• EXERCISE:
Your task is to print all of the data word for word.

• PROVIDED MATERIAL:
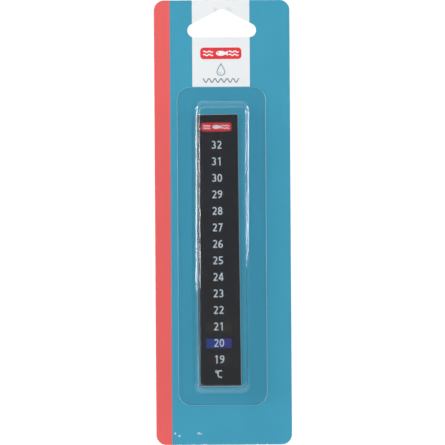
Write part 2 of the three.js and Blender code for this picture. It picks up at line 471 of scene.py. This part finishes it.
def clear_plastic(name, tint, roughness, waviness, wave_depth, lamp_share, frost=0.0):
    """Clear sheet that bends and mirrors light, and lets a share of the lamps' light through each face.

    Frost is the share of it that is milky instead of clear.
    """
    made, tree = material(name)
    wave = tree.noise(waviness, detail=0, stretch=(1, 1, 0.3))
    scratches = tree.noise(0.8 * MM, detail=2, stretch=(1, 1, 0.1)).ramp(0.7, 0.8)
    sheet = tree.principled(
        base_color=tint,
        roughness=roughness + scratches * 0.05,
        ior=1.46,
        transmission_weight=1 - frost,
        normal=tree.bump(wave, wave_depth),
    )
    gap = tree.node("ShaderNodeBsdfTransparent", inputs={"Color": shade(tint, lamp_share)})
    layers = sheet
    for kind in ("Is Shadow Ray", "Is Diffuse Ray"):
        ray = tree.node("ShaderNodeLightPath", output=kind)
        layers = tree.node("ShaderNodeMixShader", inputs={0: ray, 1: layers, 2: gap})
    tree.surface(layers)
    return made


def black_print(name, base, cast=None):
    """Screen-printed black with a faint orange peel, and a cast of another colour where crystals are near."""
    made, tree = material(name)
    fine = tree.noise(0.4 * MM, detail=4, roughness=0.7)
    slow = tree.noise(7 * MM, detail=2)
    tone = tree.mix(fine, shade(base, 0.8), shade(base, 1.25))
    if cast:
        tone = tree.mix(slow.ramp(0.35, 0.65), tone, cast)
    tree.surface(
        tree.principled(
            base_color=tone,
            roughness=0.38 + fine * 0.15,
            normal=tree.bump(fine, 0.004 * MM, 0.6),
        )
    )
    return made


def lit_crystal():
    """A crystal layer at its blue: greener to the left, more violet to the right, weaker at its rim."""
    made, tree = material("crystal_lit")
    x, _, z = tree.place()
    spot = middle_of(f"crystal_patch_{LIT_MARK}")
    across = (x - spot.x) / (6.3 * MM)
    cloud = tree.noise(1.6 * MM, detail=3)
    hue = (across * 0.5 + 0.5 + (cloud - 0.5) * 0.8).ramp(0.0, 1.0)
    blue = tree.mix(hue, colour(34, 66, 140), colour(52, 50, 132))
    rim = abs(across).ramp(0.8, 1.02).most((abs(z - spot.z) / (2.4 * MM)).ramp(0.8, 1.05))
    tree.surface(
        tree.principled(
            base_color=tree.mix(rim * 0.55, blue, colour(34, 38, 62)),
            roughness=0.4 + cloud * 0.1,
            normal=tree.bump(cloud, 0.004 * MM, 0.5),
        )
    )
    return made


def flat_ink(name, base, variation=0.06):
    """Screen ink: slightly uneven cover and a fine edge-to-edge texture."""
    made, tree = material(name)
    fine = tree.noise(0.3 * MM, detail=4, roughness=0.7)
    tree.surface(
        tree.principled(
            base_color=tree.mix(fine, shade(base, 1 - variation), shade(base, 1 + variation)),
            roughness=0.4 + fine * 0.15,
            normal=tree.bump(fine, 0.003 * MM, 0.5),
        )
    )
    return made


CORAL = colour(238, 98, 96)
TEAL = colour(61, 157, 186)

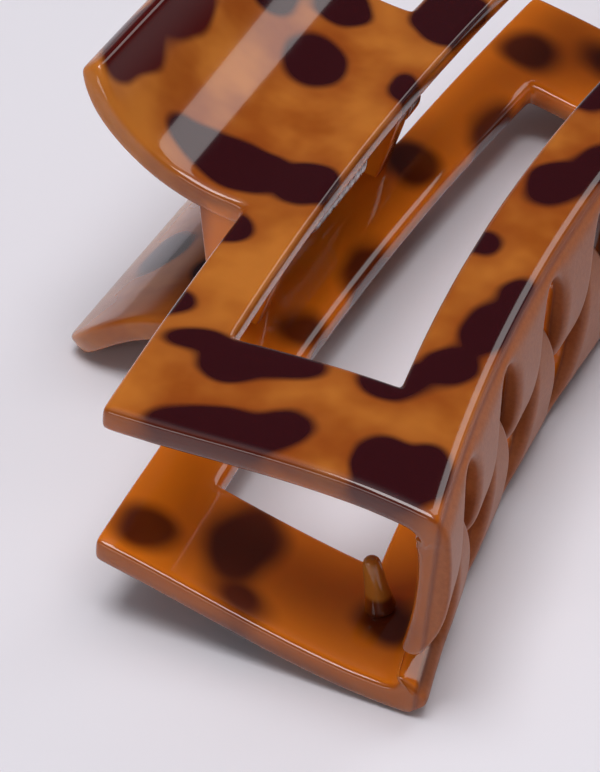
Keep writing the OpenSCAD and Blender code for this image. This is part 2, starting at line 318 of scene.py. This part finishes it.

• TASK RESULT:
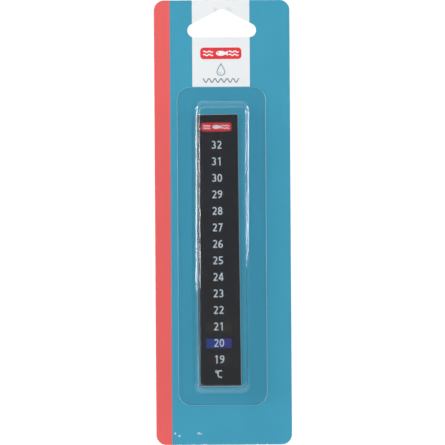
Write part 2 of the three.js and Blender code for this picture. It picks up at line 471 of scene.py. This part finishes it.
def clear_plastic(name, tint, roughness, waviness, wave_depth, lamp_share, frost=0.0):
    """Clear sheet that bends and mirrors light, and lets a share of the lamps' light through each face.

    Frost is the share of it that is milky instead of clear.
    """
    made, tree = material(name)
    wave = tree.noise(waviness, detail=0, stretch=(1, 1, 0.3))
    scratches = tree.noise(0.8 * MM, detail=2, stretch=(1, 1, 0.1)).ramp(0.7, 0.8)
    sheet = tree.principled(
        base_color=tint,
        roughness=roughness + scratches * 0.05,
        ior=1.46,
        transmission_weight=1 - frost,
        normal=tree.bump(wave, wave_depth),
    )
    gap = tree.node("ShaderNodeBsdfTransparent", inputs={"Color": shade(tint, lamp_share)})
    layers = sheet
    for kind in ("Is Shadow Ray", "Is Diffuse Ray"):
        ray = tree.node("ShaderNodeLightPath", output=kind)
        layers = tree.node("ShaderNodeMixShader", inputs={0: ray, 1: layers, 2: gap})
    tree.surface(layers)
    return made


def black_print(name, base, cast=None):
    """Screen-printed black with a faint orange peel, and a cast of another colour where crystals are near."""
    made, tree = material(name)
    fine = tree.noise(0.4 * MM, detail=4, roughness=0.7)
    slow = tree.noise(7 * MM, detail=2)
    tone = tree.mix(fine, shade(base, 0.8), shade(base, 1.25))
    if cast:
        tone = tree.mix(slow.ramp(0.35, 0.65), tone, cast)
    tree.surface(
        tree.principled(
            base_color=tone,
            roughness=0.38 + fine * 0.15,
            normal=tree.bump(fine, 0.004 * MM, 0.6),
        )
    )
    return made


def lit_crystal():
    """A crystal layer at its blue: greener to the left, more violet to the right, weaker at its rim."""
    made, tree = material("crystal_lit")
    x, _, z = tree.place()
    spot = middle_of(f"crystal_patch_{LIT_MARK}")
    across = (x - spot.x) / (6.3 * MM)
    cloud = tree.noise(1.6 * MM, detail=3)
    hue = (across * 0.5 + 0.5 + (cloud - 0.5) * 0.8).ramp(0.0, 1.0)
    blue = tree.mix(hue, colour(34, 66, 140), colour(52, 50, 132))
    rim = abs(across).ramp(0.8, 1.02).most((abs(z - spot.z) / (2.4 * MM)).ramp(0.8, 1.05))
    tree.surface(
        tree.principled(
            base_color=tree.mix(rim * 0.55, blue, colour(34, 38, 62)),
            roughness=0.4 + cloud * 0.1,
            normal=tree.bump(cloud, 0.004 * MM, 0.5),
        )
    )
    return made


def flat_ink(name, base, variation=0.06):
    """Screen ink: slightly uneven cover and a fine edge-to-edge texture."""
    made, tree = material(name)
    fine = tree.noise(0.3 * MM, detail=4, roughness=0.7)
    tree.surface(
        tree.principled(
            base_color=tree.mix(fine, shade(base, 1 - variation), shade(base, 1 + variation)),
            roughness=0.4 + fine * 0.15,
            normal=tree.bump(fine, 0.003 * MM, 0.5),
        )
    )
    return made


CORAL = colour(238, 98, 96)
TEAL = colour(61, 157, 186)

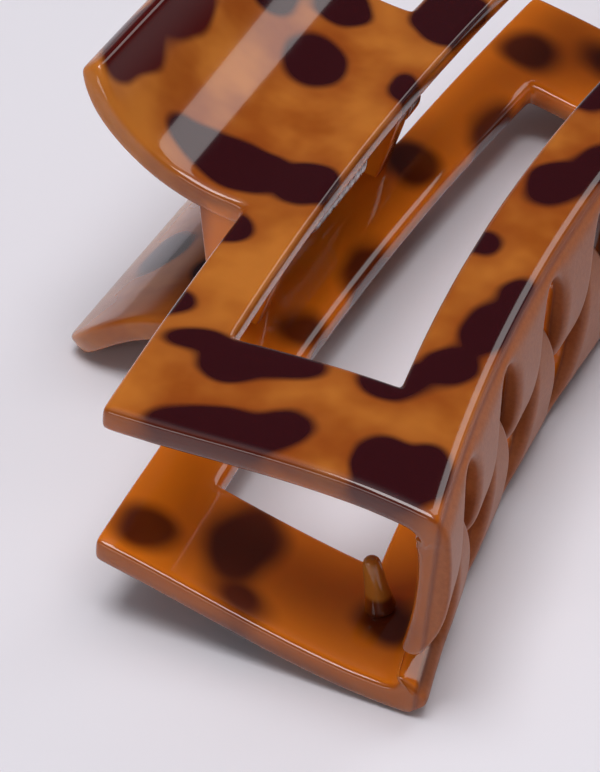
Keep writing the OpenSCAD and Blender code for this image. This is part 2, starting at line 318 of scene.py. This part finishes it.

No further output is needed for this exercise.